[Rows from an object dataset]
<<<<

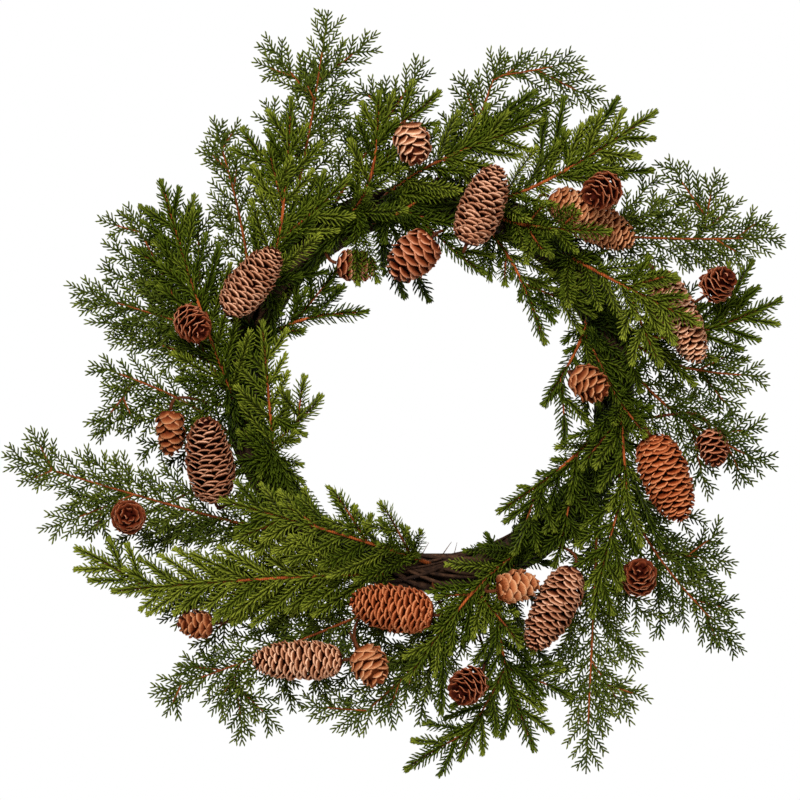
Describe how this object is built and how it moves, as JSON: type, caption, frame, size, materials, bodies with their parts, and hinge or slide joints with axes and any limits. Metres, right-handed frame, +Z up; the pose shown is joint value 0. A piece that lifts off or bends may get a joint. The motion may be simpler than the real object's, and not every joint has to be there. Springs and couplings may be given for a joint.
{
  "type": "pine cone wreath",
  "caption": "Round door wreath of grapevine with cedar and spruce picks swept clockwise and pine cones wired between them; hangs by its ring from a hook.",
  "frame": {"origin": "the hook's seat: the inner face of the ring at its top, on the ring's middle plane", "axes": "+X right and +Z up as the wreath hangs; the face looks towards -Y and the flat back, against the door, towards +Y"},
  "size_m": [0.6133, 0.1043, 0.5995],
  "materials": {
    "grapevine": "dry bark",
    "cedar_foliage": "satin moulded foliage",
    "spruce_foliage": "satin moulded foliage",
    "large_cone_scales": "dry woody scales",
    "small_cone_scales": "dry woody scales"
  },
  "bodies": {
    "root": {"cedar_01": "cedar_foliage", "cedar_02": "cedar_foliage", "cedar_03": "cedar_foliage", "cedar_04": "cedar_foliage", "cedar_05": "cedar_foliage", "cedar_06": "cedar_foliage", "cedar_07": "cedar_foliage", "cedar_08": "cedar_foliage", "cedar_09": "cedar_foliage", "cedar_10": "cedar_foliage", "cedar_11": "cedar_foliage", "cedar_12": "cedar_foliage", "cedar_13": "cedar_foliage", "cedar_14": "cedar_foliage", "cedar_15": "cedar_foliage", "cedar_16": "cedar_foliage", "cone_large_01": "large_cone_scales", "cone_large_02": "large_cone_scales", "cone_large_03": "large_cone_scales", "cone_large_04": "large_cone_scales", "cone_large_05": "large_cone_scales", "cone_large_06": "large_cone_scales", "cone_large_07": "large_cone_scales", "cone_large_08": "large_cone_scales", "cone_large_09": "large_cone_scales", "cone_large_10": "large_cone_scales", "cone_small_01": "small_cone_scales", "cone_small_02": "small_cone_scales", "cone_small_03": "small_cone_scales", "cone_small_04": "small_cone_scales", "cone_small_05": "small_cone_scales", "cone_small_06": "small_cone_scales", "cone_small_07": "small_cone_scales", "cone_small_08": "small_cone_scales", "cone_small_09": "small_cone_scales", "cone_small_10": "small_cone_scales", "cone_small_11": "small_cone_scales", "cone_small_12": "small_cone_scales", "cone_small_13": "small_cone_scales", "cone_small_14": "small_cone_scales", "spruce_01": "spruce_foliage", "spruce_02": "spruce_foliage", "spruce_03": "spruce_foliage", "spruce_04": "spruce_foliage", "spruce_05": "spruce_foliage", "spruce_06": "spruce_foliage", "spruce_07": "spruce_foliage", "spruce_08": "spruce_foliage", "spruce_09": "spruce_foliage", "spruce_10": "spruce_foliage", "spruce_11": "spruce_foliage", "spruce_12": "spruce_foliage", "spruce_13": "spruce_foliage", "spruce_14": "spruce_foliage", "spruce_15": "spruce_foliage", "spruce_16": "spruce_foliage", "spruce_17": "spruce_foliage", "spruce_18": "spruce_foliage", "spruce_19": "spruce_foliage", "vine_ring": "grapevine"}
  },
  "joints": []
}
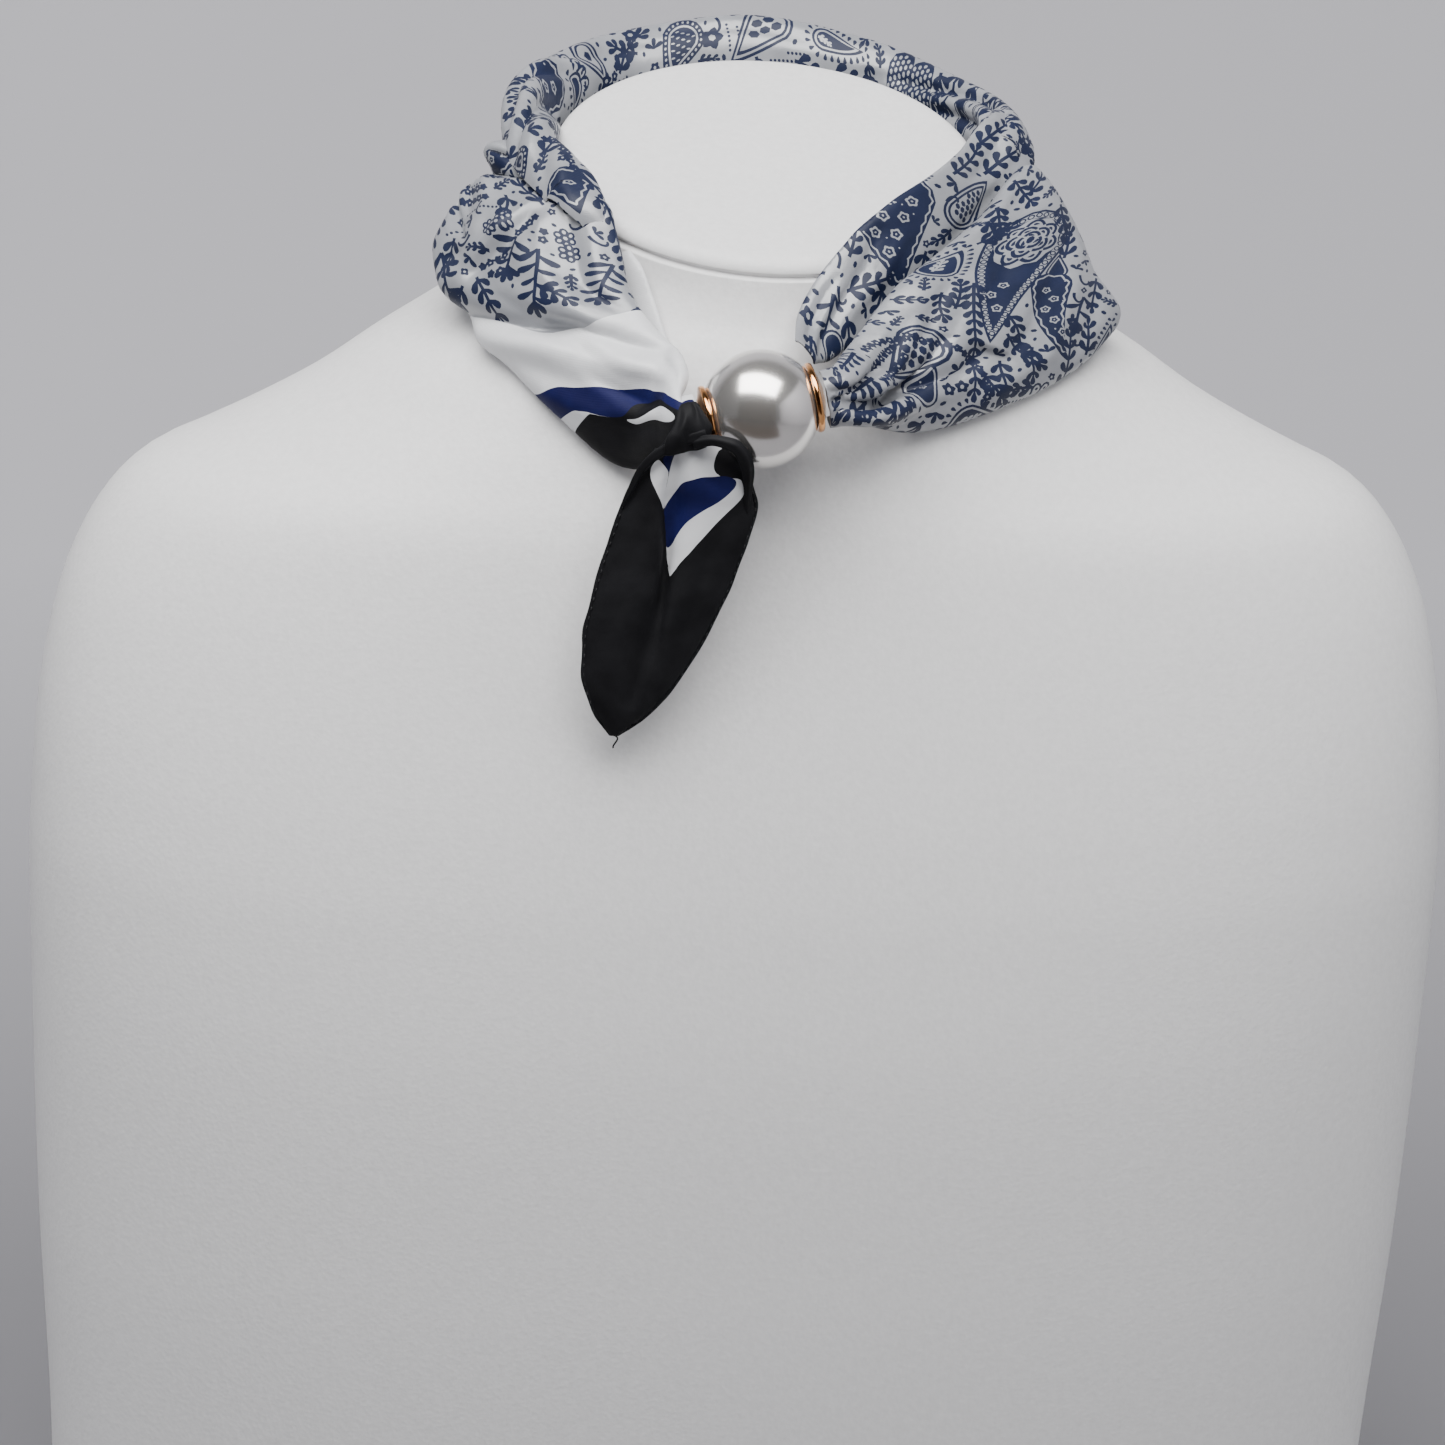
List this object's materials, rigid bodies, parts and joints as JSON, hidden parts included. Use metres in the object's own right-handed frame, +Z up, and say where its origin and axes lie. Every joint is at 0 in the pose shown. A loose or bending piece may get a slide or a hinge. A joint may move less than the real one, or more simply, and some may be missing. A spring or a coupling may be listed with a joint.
{
  "type": "neck scarf with magnetic clasp on a display bust",
  "caption": "Square scarf rolled round the back of a neck, opening into folds in front, held by a round pearl magnetic clasp beside a knotted hanging corner, on a limbless display bust.",
  "frame": {"origin": "on the flat base, under the middle of the bounding box", "axes": "+Z up, -Y the way the bust faces, +X to the right seen from the front"},
  "size_m": [0.3798, 0.1705, 0.4516],
  "materials": {
    "leatherette": "pale grey-white leatherette with a fine pebble grain",
    "printed_cloth": "satin off-white cloth with a navy paisley print",
    "white_cloth": "plain satin off-white cloth",
    "black_cloth": "satin black border cloth",
    "pearl": "pearl coating, glossy",
    "rose_gold": "polished rose-gold plating"
  },
  "bodies": {
    "root": {"display_bust": "leatherette", "scarf_back_roll": "printed_cloth", "scarf_left_panel": "printed_cloth", "scarf_left_under_layer": "white_cloth", "scarf_right_fan": "printed_cloth", "scarf_right_inner_layer": "printed_cloth", "scarf_knot": "black_cloth", "scarf_tail": "black_cloth", "clasp_pearl": "pearl", "clasp_ring_left": "rose_gold", "clasp_ring_right": "rose_gold"}
  },
  "joints": []
}
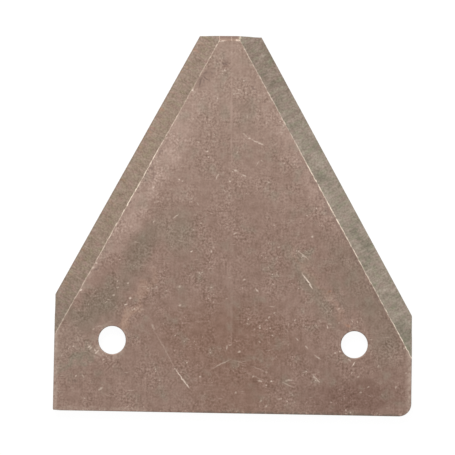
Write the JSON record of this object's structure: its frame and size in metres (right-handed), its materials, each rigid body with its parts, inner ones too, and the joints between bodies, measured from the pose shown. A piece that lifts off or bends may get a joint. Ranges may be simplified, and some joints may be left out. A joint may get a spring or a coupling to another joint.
{
  "type": "sickle section",
  "caption": "Triangular steel cutting blade for a mower knife, ground smooth along both slanting edges, with rivet holes near its rear edge.",
  "frame": {"origin": "midway between the centres of the two rivet holes, on the underside that lies on the knife back", "axes": "+X along the rear edge, +Y towards the tip, +Z out of the upper face, from which both cutting edges are ground"},
  "size_m": [0.076, 0.08, 0.002],
  "materials": {
    "hardened_steel": "brown mill scale with heat tint along the edges, ground bevels bare"
  },
  "bodies": {
    "root": {"sickle_section": "hardened_steel"}
  },
  "joints": []
}
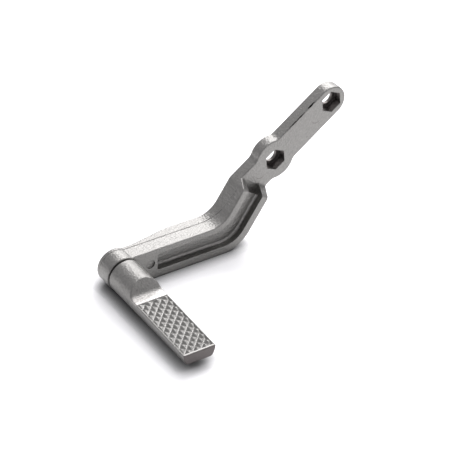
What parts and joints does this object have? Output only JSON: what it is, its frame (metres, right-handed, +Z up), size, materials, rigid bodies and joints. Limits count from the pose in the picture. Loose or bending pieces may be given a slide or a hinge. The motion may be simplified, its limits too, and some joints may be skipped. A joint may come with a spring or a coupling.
{
  "type": "kick start lever",
  "caption": "Forged kick start lever: a channelled, bent arm with a two-bolt bar at one end and a swivelling chequered foot pedal at the other.",
  "frame": {"origin": "centre of the inner bolt hole, on the back face of the bolted bar", "axes": "+Y along the bolt holes' axis, from the recessed face to the back face; +X along the arm's lower run, from the pedal towards the bend; +Z up"},
  "size_m": [0.1763, 0.103, 0.0916],
  "materials": {
    "blasted_steel": "sand-blasted forging, bare",
    "ground_steel": "ground, lightly oiled",
    "spring_steel": "oil-blackened"
  },
  "bodies": {
    "arm": {"lever_arm": "blasted_steel", "thrust_washer": "ground_steel", "rear_washer": "ground_steel", "disc_spring": "spring_steel"},
    "pedal": {"foot_pedal": "blasted_steel", "pivot_pin": "ground_steel", "retaining_ring": "spring_steel"}
  },
  "joints": [
    {"name": "pedal_swivel", "type": "hinge", "parent": "arm", "child": "pedal", "pos_m": [-0.114, -0.017, -0.04], "axis": [0, 1, 0], "continuous": true}
  ]
}
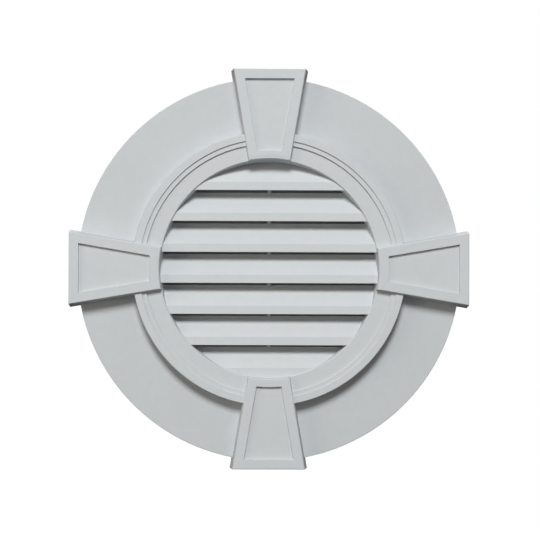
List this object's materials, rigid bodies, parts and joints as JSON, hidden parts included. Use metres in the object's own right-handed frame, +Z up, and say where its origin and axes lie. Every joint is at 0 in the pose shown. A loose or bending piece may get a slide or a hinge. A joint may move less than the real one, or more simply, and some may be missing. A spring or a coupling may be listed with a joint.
{
  "type": "gable vent",
  "caption": "Round louvred gable vent: a flat trim disc with a stepped raised ring, panelled keystones across it and sloping blades in the middle.",
  "frame": {"origin": "middle of the flat back that lies against the wall", "axes": "+Y into the wall, so the front faces -Y; +Z up; +X to the right seen from the front"},
  "size_m": [1.016, 0.058, 1.016],
  "materials": {
    "moulding": "matte",
    "screen_mesh": "matte",
    "staple_wire": "satin"
  },
  "bodies": {
    "root": {"vent_body": "moulding", "insect_screen": "screen_mesh", "screen_staples": "staple_wire"}
  },
  "joints": []
}
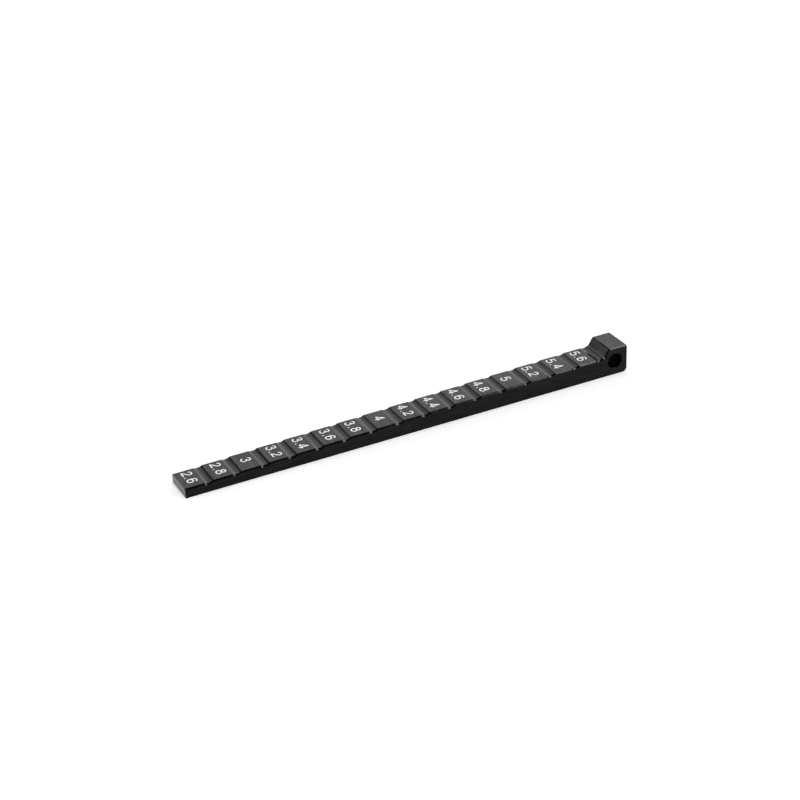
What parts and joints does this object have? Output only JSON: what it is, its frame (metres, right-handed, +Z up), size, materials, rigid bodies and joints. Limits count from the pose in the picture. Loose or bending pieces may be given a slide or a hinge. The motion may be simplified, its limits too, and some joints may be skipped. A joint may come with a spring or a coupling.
{
  "type": "ride height gauge",
  "caption": "Flat stepped gauge bar in dark anodised aluminium: numbered lands rise in even steps to a taller head with a cross hole.",
  "frame": {"origin": "middle of the flat resting face", "axes": "+X along the bar towards the head, +Z up from the resting face through the lands"},
  "size_m": [0.1274, 0.0088, 0.008],
  "materials": {
    "body": "black anodised, satin"
  },
  "bodies": {
    "root": {"gauge_body": "body"}
  },
  "joints": []
}
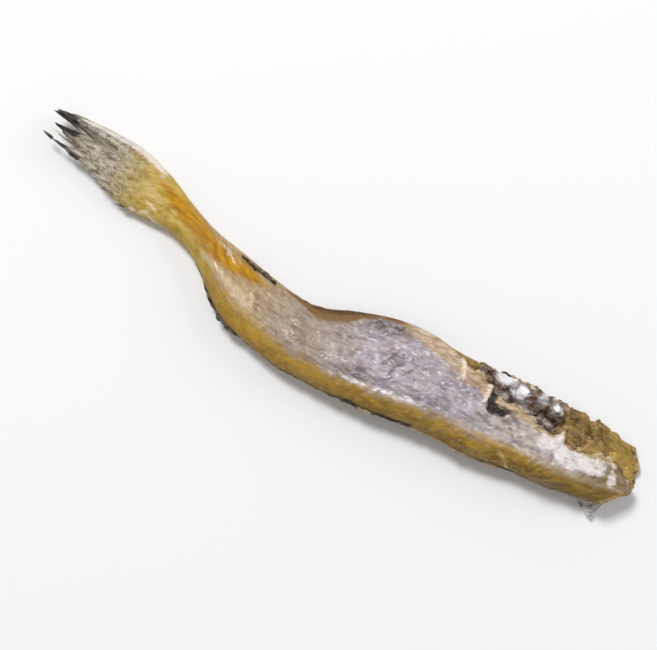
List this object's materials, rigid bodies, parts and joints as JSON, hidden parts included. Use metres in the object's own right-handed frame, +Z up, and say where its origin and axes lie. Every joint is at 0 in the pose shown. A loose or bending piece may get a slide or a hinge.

>>>>

=== Directive ===
Tell how many lines in the material above include the word "bends", giving the number only.

=== Task response ===
2